WHAT IS EXPECTED: Copy every line from the material below that holds "materials".

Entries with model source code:
## BEGIN

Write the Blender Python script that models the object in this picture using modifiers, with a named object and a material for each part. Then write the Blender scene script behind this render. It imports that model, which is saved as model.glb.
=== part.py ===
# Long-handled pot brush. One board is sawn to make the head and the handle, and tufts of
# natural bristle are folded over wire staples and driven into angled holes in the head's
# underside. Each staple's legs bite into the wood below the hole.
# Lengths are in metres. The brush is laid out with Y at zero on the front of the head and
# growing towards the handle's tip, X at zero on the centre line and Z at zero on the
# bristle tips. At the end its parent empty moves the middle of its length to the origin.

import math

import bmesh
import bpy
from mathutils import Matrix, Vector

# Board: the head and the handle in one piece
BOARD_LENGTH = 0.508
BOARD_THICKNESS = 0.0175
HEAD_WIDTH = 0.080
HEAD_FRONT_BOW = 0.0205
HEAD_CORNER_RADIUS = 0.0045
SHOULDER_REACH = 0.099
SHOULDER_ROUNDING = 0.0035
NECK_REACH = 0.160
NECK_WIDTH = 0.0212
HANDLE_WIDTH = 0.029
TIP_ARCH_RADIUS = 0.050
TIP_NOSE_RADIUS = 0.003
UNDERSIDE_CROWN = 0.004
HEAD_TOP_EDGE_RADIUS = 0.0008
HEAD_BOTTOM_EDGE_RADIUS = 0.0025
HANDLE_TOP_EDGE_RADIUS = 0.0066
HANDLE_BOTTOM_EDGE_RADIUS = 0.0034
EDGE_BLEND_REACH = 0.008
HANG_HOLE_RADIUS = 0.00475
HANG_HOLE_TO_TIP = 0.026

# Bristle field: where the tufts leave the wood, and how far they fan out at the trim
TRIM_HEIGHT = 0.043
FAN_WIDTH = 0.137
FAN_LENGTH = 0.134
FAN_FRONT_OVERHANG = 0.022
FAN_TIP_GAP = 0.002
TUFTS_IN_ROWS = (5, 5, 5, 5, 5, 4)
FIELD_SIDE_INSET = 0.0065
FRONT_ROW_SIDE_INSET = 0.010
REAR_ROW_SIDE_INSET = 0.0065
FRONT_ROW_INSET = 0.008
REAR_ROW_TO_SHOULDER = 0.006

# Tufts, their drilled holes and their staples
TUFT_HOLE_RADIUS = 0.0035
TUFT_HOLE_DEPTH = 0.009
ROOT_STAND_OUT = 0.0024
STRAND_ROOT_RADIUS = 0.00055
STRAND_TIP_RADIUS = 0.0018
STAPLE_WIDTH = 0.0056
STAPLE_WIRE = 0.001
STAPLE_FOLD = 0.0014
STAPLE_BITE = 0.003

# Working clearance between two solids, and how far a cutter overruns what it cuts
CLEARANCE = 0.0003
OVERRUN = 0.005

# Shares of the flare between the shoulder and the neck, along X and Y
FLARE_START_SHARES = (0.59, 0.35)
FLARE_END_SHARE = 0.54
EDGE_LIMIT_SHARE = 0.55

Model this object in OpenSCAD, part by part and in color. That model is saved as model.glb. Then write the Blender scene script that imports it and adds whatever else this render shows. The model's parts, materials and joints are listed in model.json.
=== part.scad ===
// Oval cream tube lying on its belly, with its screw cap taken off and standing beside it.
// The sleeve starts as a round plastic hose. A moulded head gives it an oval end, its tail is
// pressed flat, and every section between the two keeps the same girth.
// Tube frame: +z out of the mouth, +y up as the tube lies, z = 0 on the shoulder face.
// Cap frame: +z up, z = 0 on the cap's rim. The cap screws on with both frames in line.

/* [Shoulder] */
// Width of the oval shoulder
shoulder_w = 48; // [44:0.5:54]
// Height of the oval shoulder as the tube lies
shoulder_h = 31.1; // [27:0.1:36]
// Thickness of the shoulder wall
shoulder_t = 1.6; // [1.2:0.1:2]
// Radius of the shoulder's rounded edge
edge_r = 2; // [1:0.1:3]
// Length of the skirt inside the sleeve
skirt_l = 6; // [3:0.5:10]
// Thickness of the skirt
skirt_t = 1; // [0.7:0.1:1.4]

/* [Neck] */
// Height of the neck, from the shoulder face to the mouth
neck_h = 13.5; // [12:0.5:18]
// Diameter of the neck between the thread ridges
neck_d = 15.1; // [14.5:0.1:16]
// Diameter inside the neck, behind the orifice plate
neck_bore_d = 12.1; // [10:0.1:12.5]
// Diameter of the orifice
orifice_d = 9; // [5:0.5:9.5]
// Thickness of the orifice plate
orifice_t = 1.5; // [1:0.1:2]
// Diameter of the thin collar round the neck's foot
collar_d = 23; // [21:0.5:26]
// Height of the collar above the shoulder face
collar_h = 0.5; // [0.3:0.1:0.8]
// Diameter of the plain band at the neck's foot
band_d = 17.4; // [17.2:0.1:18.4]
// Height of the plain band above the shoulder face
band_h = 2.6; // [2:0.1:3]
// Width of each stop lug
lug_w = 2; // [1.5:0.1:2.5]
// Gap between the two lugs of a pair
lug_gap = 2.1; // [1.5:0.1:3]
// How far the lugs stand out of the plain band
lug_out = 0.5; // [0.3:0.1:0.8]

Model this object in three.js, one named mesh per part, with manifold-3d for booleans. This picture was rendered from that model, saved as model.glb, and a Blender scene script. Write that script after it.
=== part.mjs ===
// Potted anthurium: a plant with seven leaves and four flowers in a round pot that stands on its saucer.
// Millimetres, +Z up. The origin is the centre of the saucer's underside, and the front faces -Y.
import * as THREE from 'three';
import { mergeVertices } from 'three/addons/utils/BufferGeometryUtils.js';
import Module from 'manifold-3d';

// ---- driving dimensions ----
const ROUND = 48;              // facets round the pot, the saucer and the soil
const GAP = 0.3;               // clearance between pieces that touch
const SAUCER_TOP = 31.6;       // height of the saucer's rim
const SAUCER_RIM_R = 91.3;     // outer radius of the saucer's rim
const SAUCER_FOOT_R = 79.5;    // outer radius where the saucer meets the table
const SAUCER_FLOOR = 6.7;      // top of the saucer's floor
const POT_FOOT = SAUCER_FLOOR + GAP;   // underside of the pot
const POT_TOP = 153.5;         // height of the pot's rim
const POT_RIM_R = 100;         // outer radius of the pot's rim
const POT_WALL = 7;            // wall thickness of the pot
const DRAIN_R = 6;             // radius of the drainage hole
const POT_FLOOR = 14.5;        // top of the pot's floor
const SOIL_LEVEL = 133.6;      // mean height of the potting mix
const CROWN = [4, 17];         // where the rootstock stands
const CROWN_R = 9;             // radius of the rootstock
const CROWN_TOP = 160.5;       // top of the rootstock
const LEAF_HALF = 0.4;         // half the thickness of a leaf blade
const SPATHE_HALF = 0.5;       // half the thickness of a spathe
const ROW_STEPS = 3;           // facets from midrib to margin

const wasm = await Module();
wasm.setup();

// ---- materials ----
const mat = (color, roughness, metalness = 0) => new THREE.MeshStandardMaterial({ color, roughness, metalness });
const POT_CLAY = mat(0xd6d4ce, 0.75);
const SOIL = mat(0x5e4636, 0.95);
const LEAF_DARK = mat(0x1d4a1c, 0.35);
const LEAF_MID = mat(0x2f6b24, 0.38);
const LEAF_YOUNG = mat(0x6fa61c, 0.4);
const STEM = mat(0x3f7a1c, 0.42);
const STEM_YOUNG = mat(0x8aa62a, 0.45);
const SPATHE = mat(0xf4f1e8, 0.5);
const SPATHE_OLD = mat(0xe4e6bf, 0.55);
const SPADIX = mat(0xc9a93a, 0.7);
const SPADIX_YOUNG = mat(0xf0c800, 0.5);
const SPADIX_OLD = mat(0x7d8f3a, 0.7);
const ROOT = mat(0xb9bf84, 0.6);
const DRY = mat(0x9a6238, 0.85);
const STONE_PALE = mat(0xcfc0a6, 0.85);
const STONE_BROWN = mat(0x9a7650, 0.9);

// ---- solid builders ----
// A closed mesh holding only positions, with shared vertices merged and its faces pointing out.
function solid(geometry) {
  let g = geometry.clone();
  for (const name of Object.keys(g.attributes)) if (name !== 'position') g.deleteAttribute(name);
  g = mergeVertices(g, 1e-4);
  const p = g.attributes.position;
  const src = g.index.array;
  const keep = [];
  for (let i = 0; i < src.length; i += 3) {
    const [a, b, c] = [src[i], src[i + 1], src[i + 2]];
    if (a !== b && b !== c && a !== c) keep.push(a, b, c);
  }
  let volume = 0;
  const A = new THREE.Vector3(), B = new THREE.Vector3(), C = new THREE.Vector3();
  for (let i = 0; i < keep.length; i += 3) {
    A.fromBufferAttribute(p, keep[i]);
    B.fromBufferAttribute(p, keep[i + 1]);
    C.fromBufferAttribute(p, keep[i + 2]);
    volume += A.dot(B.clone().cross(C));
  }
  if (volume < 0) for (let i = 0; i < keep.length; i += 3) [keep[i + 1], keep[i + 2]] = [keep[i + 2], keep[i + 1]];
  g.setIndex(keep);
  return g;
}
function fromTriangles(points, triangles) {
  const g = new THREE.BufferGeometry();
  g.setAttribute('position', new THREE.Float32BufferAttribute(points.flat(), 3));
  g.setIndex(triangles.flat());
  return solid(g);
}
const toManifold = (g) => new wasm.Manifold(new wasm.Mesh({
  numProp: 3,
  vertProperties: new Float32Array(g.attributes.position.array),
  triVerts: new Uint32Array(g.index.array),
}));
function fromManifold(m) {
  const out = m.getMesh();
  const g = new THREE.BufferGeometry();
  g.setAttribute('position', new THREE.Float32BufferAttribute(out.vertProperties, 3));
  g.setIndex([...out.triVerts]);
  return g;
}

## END

OUTPUT FOR THIS EXERCISE:
Model this object in OpenSCAD, part by part and in color. That model is saved as model.glb. Then write the Blender scene script that imports it and adds whatever else this render shows. The model's parts, materials and joints are listed in model.json.
// ---- materials ----